- [What the task requires]: Repeat the listing in full, word for word.
==*==
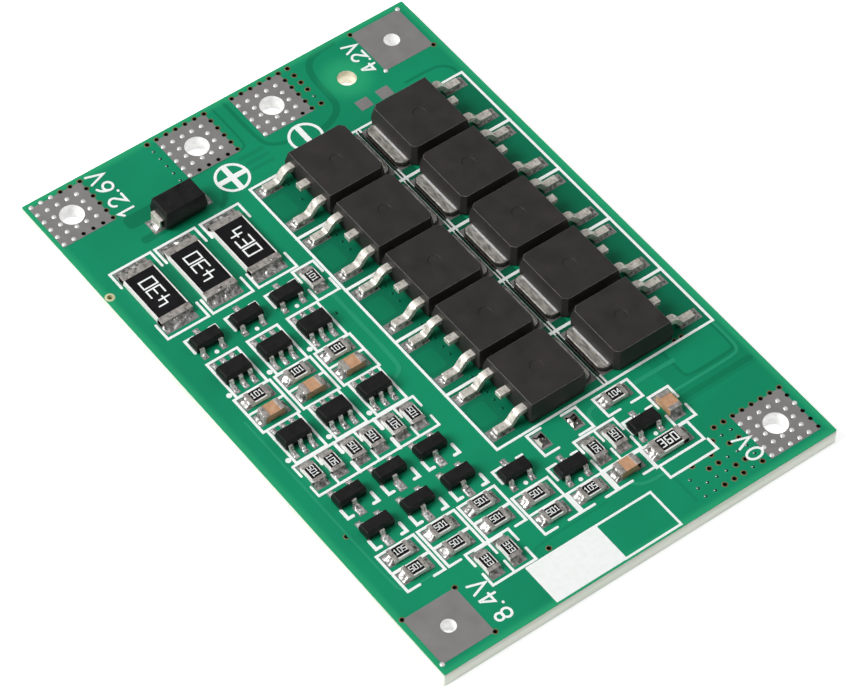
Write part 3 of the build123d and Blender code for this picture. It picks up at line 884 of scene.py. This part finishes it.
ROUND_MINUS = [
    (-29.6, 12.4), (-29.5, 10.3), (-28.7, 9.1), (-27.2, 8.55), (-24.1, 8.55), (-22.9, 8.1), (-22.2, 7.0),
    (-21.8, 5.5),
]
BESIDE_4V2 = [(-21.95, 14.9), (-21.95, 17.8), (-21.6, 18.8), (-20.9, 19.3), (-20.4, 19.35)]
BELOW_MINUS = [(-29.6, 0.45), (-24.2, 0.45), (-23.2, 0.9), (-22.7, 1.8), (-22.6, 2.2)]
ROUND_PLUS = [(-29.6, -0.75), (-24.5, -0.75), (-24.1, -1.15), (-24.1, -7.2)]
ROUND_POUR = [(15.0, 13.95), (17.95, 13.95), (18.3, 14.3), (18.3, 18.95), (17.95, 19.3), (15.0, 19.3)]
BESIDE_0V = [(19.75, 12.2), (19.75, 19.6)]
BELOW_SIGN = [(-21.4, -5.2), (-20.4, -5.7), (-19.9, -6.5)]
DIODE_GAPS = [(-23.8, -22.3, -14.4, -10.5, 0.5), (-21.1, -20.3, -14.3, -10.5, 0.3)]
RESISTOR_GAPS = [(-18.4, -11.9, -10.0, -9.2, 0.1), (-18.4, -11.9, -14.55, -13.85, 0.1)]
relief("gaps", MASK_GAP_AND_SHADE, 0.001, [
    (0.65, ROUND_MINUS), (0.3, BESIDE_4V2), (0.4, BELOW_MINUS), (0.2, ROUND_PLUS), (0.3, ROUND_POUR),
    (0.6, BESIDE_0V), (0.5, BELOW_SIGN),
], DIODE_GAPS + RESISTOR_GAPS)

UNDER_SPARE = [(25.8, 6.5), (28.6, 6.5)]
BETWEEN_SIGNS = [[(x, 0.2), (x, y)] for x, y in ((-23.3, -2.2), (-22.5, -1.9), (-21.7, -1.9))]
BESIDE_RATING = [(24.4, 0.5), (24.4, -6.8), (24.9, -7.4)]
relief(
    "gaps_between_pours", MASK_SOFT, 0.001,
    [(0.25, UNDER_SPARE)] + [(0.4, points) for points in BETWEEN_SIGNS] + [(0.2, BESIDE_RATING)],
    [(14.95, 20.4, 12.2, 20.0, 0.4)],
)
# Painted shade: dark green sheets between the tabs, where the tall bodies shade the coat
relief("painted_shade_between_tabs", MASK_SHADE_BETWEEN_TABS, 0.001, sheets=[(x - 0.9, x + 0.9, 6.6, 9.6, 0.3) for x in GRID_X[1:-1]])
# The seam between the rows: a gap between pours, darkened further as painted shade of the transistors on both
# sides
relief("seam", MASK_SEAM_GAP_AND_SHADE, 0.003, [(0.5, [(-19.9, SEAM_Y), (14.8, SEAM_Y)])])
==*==
- [Full response]:
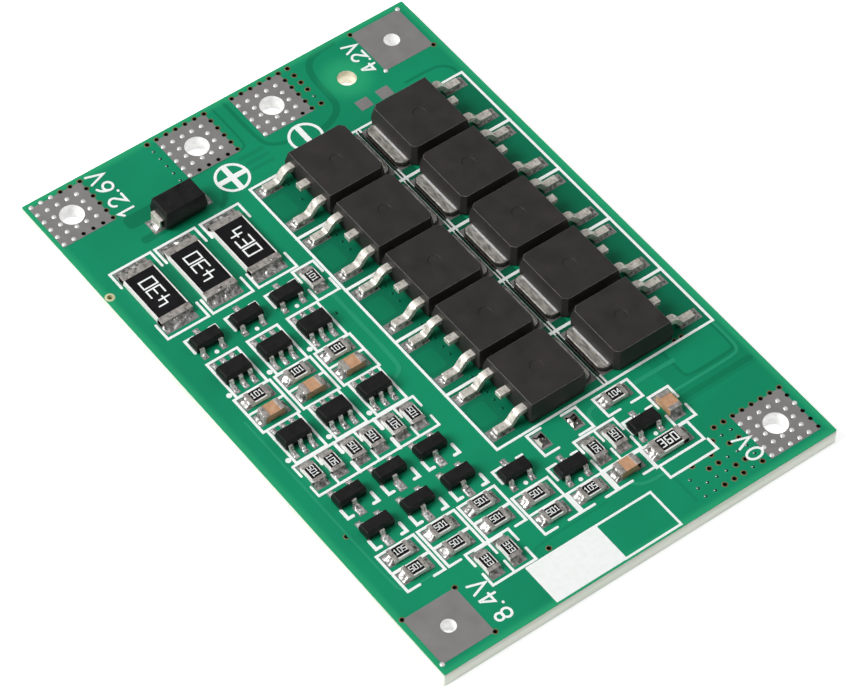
Write part 3 of the build123d and Blender code for this picture. It picks up at line 884 of scene.py. This part finishes it.
ROUND_MINUS = [
    (-29.6, 12.4), (-29.5, 10.3), (-28.7, 9.1), (-27.2, 8.55), (-24.1, 8.55), (-22.9, 8.1), (-22.2, 7.0),
    (-21.8, 5.5),
]
BESIDE_4V2 = [(-21.95, 14.9), (-21.95, 17.8), (-21.6, 18.8), (-20.9, 19.3), (-20.4, 19.35)]
BELOW_MINUS = [(-29.6, 0.45), (-24.2, 0.45), (-23.2, 0.9), (-22.7, 1.8), (-22.6, 2.2)]
ROUND_PLUS = [(-29.6, -0.75), (-24.5, -0.75), (-24.1, -1.15), (-24.1, -7.2)]
ROUND_POUR = [(15.0, 13.95), (17.95, 13.95), (18.3, 14.3), (18.3, 18.95), (17.95, 19.3), (15.0, 19.3)]
BESIDE_0V = [(19.75, 12.2), (19.75, 19.6)]
BELOW_SIGN = [(-21.4, -5.2), (-20.4, -5.7), (-19.9, -6.5)]
DIODE_GAPS = [(-23.8, -22.3, -14.4, -10.5, 0.5), (-21.1, -20.3, -14.3, -10.5, 0.3)]
RESISTOR_GAPS = [(-18.4, -11.9, -10.0, -9.2, 0.1), (-18.4, -11.9, -14.55, -13.85, 0.1)]
relief("gaps", MASK_GAP_AND_SHADE, 0.001, [
    (0.65, ROUND_MINUS), (0.3, BESIDE_4V2), (0.4, BELOW_MINUS), (0.2, ROUND_PLUS), (0.3, ROUND_POUR),
    (0.6, BESIDE_0V), (0.5, BELOW_SIGN),
], DIODE_GAPS + RESISTOR_GAPS)

UNDER_SPARE = [(25.8, 6.5), (28.6, 6.5)]
BETWEEN_SIGNS = [[(x, 0.2), (x, y)] for x, y in ((-23.3, -2.2), (-22.5, -1.9), (-21.7, -1.9))]
BESIDE_RATING = [(24.4, 0.5), (24.4, -6.8), (24.9, -7.4)]
relief(
    "gaps_between_pours", MASK_SOFT, 0.001,
    [(0.25, UNDER_SPARE)] + [(0.4, points) for points in BETWEEN_SIGNS] + [(0.2, BESIDE_RATING)],
    [(14.95, 20.4, 12.2, 20.0, 0.4)],
)
# Painted shade: dark green sheets between the tabs, where the tall bodies shade the coat
relief("painted_shade_between_tabs", MASK_SHADE_BETWEEN_TABS, 0.001, sheets=[(x - 0.9, x + 0.9, 6.6, 9.6, 0.3) for x in GRID_X[1:-1]])
# The seam between the rows: a gap between pours, darkened further as painted shade of the transistors on both
# sides
relief("seam", MASK_SEAM_GAP_AND_SHADE, 0.003, [(0.5, [(-19.9, SEAM_Y), (14.8, SEAM_Y)])])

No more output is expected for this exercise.